SHORT TASK = Reproduce the data exactly.

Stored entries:
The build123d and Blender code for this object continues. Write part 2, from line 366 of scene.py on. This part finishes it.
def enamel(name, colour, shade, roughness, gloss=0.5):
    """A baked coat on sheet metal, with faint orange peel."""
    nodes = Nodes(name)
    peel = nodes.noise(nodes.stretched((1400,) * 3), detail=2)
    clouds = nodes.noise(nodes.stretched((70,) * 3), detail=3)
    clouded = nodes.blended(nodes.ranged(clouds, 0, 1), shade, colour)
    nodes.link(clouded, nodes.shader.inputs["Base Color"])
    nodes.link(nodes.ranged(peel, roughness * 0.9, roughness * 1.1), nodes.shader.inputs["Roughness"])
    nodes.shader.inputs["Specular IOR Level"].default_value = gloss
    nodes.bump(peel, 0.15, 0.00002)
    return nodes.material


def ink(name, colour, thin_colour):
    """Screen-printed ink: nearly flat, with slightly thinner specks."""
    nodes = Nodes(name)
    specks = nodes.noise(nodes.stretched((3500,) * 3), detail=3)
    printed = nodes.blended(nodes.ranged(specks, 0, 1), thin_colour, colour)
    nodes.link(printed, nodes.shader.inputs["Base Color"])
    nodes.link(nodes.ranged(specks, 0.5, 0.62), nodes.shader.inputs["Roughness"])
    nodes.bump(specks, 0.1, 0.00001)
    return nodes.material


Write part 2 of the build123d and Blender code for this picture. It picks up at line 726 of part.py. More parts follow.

TASK OUTPUT =
The build123d and Blender code for this object continues. Write part 2, from line 366 of scene.py on. This part finishes it.
def enamel(name, colour, shade, roughness, gloss=0.5):
    """A baked coat on sheet metal, with faint orange peel."""
    nodes = Nodes(name)
    peel = nodes.noise(nodes.stretched((1400,) * 3), detail=2)
    clouds = nodes.noise(nodes.stretched((70,) * 3), detail=3)
    clouded = nodes.blended(nodes.ranged(clouds, 0, 1), shade, colour)
    nodes.link(clouded, nodes.shader.inputs["Base Color"])
    nodes.link(nodes.ranged(peel, roughness * 0.9, roughness * 1.1), nodes.shader.inputs["Roughness"])
    nodes.shader.inputs["Specular IOR Level"].default_value = gloss
    nodes.bump(peel, 0.15, 0.00002)
    return nodes.material


def ink(name, colour, thin_colour):
    """Screen-printed ink: nearly flat, with slightly thinner specks."""
    nodes = Nodes(name)
    specks = nodes.noise(nodes.stretched((3500,) * 3), detail=3)
    printed = nodes.blended(nodes.ranged(specks, 0, 1), thin_colour, colour)
    nodes.link(printed, nodes.shader.inputs["Base Color"])
    nodes.link(nodes.ranged(specks, 0.5, 0.62), nodes.shader.inputs["Roughness"])
    nodes.bump(specks, 0.1, 0.00001)
    return nodes.material


Write part 2 of the build123d and Blender code for this picture. It picks up at line 726 of part.py. More parts follow.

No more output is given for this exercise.